In a startup funding round, the pre-money valuation is what a company is worth before new investment comes in. The post-money valuation is the value immediately after the investment, simply the pre-money value plus the cash invested. These two figures determine how much ownership a new investor receives in exchange for their money.

Diagram showing pre-money valuation plus investment equals post-money valuation
Post-money valuation is the pre-money valuation plus the new investment.

How to Use This Calculator

Enter the pre-money valuation agreed with investors and the total investment amount for the round. The calculator instantly returns the post-money valuation, the investor's equity percentage, and the remaining equity held by founders and existing shareholders.

The Formula Explained

Post-Money Valuation = Pre-Money Valuation + Investment Amount. The new investor's stake is their investment divided by the post-money valuation: Equity % = Investment ÷ Post-Money × 100. Because the denominator is the post-money figure, the investor never owns more than the share their cash represents of the enlarged company.

$$\text{Post-Money} = \text{Pre-Money} + \text{Investment}$$

$$\text{Investor Equity} = \frac{\text{Investment}}{\text{Post-Money}} \times 100\%$$

$$\text{Founder Equity} = 100\% - \text{Investor Equity}$$

Pie chart split showing investor equity share versus founders' remaining share after a funding round
Investor ownership equals investment divided by post-money valuation.

Worked Example

Suppose a startup negotiates an $8,000,000 pre-money valuation and raises $2,000,000. The post-money valuation is \(\$8{,}000{,}000 + \$2{,}000{,}000 = \$10{,}000{,}000\).
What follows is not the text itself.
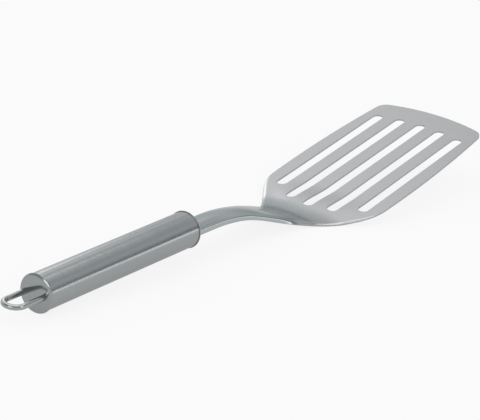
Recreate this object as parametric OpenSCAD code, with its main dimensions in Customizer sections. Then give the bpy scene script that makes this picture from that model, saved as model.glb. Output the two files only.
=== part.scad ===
// Fish spatula: a slotted blade and its channel-shaped neck are one piece of
// stamped steel sheet. The neck runs into a round hollow handle that is
// closed by a pressed cap at each end, with a wire loop for hanging.
// Stations are distances in front of the heel line, where the neck meets
// the shoulders; heights are above the flat top of the blade. The whole is
// then tipped to stand on a table as it would be laid down.

/* [Sheet] */
// Thickness of the sheet that the blade and neck are stamped from
sheet_t = 1.2; // [1:0.1:1.4]

/* [Blade] */
// Width of the blade at its widest
blade_w = 80.4; // [76:0.2:86]
// Station of the widest place
side_mid = 82; // [75:1:95]
// Radius of the bowed sides
side_r = 950; // [800:10:1400]
// Station of the middle of the front edge
front_edge = 171.8; // [165:0.2:185]
// Radius of the arched front edge
front_r = 110; // [100:1:150]
// Radius of the two front corners
corner_r = 8; // [5:0.5:12]

/* [Slots] */
// Width of each slot
slot_w = 6.5; // [5:0.1:7.5]
// Distance between the centre lines of neighbouring slots
slot_pitch = 14.35; // [13.5:0.05:14.8]
// Number of slots
slot_count = 5; // [3:2:5]
// Station of the heel end of the middle slot
slot_heel = 24.7; // [24:0.1:34]
// Forward step of a slot's heel end, times the square of its place from the middle
slot_heel_step = 3.7; // [2.5:0.01:3.8]
// Metal left between the slots' front ends and the front edge
slot_front_land = 16.5; // [12:0.1:22]

/* [Shoulders] */
// Widening of the shoulders for each millimetre forward
shoulder_slope = 0.64; // [0.6:0.01:0.7]
// Station where the shoulders leave the neck
shoulder_start = 8; // [6:0.5:9]
// Half of the length over which each shoulder turns into the blade's side
shoulder_blend = 9.6; // [6:0.1:10]

/* [Neck outline] */
// Half width of the neck where it enters the handle
neck_half = 7.1; // [6:0.1:7.4]
// Widening of each side for each millimetre, beside the handle
neck_taper = 0.022; // [0.018:0.002:0.03]
// Station where the neck starts to flare
flare_start = -40; // [-45:1:-35]
// Widening of each side for each millimetre, along the flare
flare_slope = 0.19; // [0.17:0.01:0.21]
// Station where the flare opens further, towards the shoulders
root_start = -2; // [-5:0.5:0]
// Widening of each side for each millimetre, at the root
root_slope = 0.39; // [0.35:0.01:0.42]

/* [Neck side view] */
// Station where the heel bend has run out into the flat blade
heel_end = 25.5; // [22:0.5:28]
// Radius of the heel bend
heel_r = 45; // [40:1:50]
// Slope of the neck's straight ramp
ramp_angle = 27.5; // [26:0.5:29]
// Length of the straight ramp
ramp_l = 36.4; // [32:0.2:37]
// Radius of the crest, where the neck levels off towards the handle
crest_r = 153; // [145:1:160]
// Slope of the handle above the blade's plane
handle_angle = 9.25; // [8:0.05:10]
// Straight stretch of neck between the crest and the handle's front cap
neck_straight = 15.5; // [13:0.5:18]
// Height of the neck's top edges above the handle's axis
neck_lift = 1.5; // [0.8:0.1:1.8]

/* [Channel section] */
// Angle of the turned-down flanges along the neck
flange_angle = 84; // [78:1:86]
// Outer radius of the fold between the neck's top and its flanges
fold_r = 2.2; // [1.8:0.1:2.6]
// Straight part of the flanges at the handle
flange_l_rear = 2; // [1.8:0.1:2.6]
// Straight part of the flanges where they run out at the shoulders
flange_l = 1.5; // [1:0.1:1.6]
// Angle of the rolled-down edge round the shoulders
lip_angle = 26; // [8:1:30]
// Outer radius of that rolled edge
lip_r = 6.5; // [6:0.5:9]
// Rise of the neck's crowned top above its edges
neck_crown = 0.9; // [0.3:0.1:0.9]
// Rise of the ridge that fades out between the shoulders
heel_crown = 1.7; // [0.8:0.1:2.2]
// Half width of that ridge
heel_crown_half = 38; // [30:1:42]

/* [Handle] */
// Outer diameter of the handle
handle_d = 20; // [18:0.5:22]
// Length of the handle with both caps
handle_l = 123.4; // [110:0.2:140]
// Wall of the handle tube
tube_wall = 0.8; // [0.6:0.1:1]
// Length of the tang, the part of the neck inside the handle
tang_l = 16; // [10:1:22]

/* [Caps] */
// Thickness of the sheet that the caps are pressed from
cap_t = 1; // [0.8:0.1:1.2]
// Height of a cap's rim above the tube
rim_rise = 0.45; // [0.4:0.05:1]
// Width of the rim along the handle
rim_w = 1.5; // [1.3:0.1:3]
// Rounding of the rim's outer corner
rim_r = 0.8; // [0.6:0.1:1]
// Rounding of the rim's corner beside the tube
rim_seat_r = 0.4; // [0.2:0.1:0.6]
// Bulge of a cap's face
cap_bulge = 0.7; // [0.4:0.1:1]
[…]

The investor's equity is \(\$2{,}000{,}000 \div \$10{,}000{,}000 \times 100 = 20\%\). Founders and existing shareholders retain the remaining 80%.

FAQ

Why does investor equity use post-money, not pre-money? Ownership is always a slice of the whole company after the cash is in, so the post-money value is the correct denominator.

What if I know the post-money and equity instead? You can rearrange: Pre-Money = Post-Money − Investment, and Investment = Equity % × Post-Money.

Does this account for option pools or convertible notes? No — this is the basic calculation. Option pool expansions and converting notes can dilute founders further before the round closes.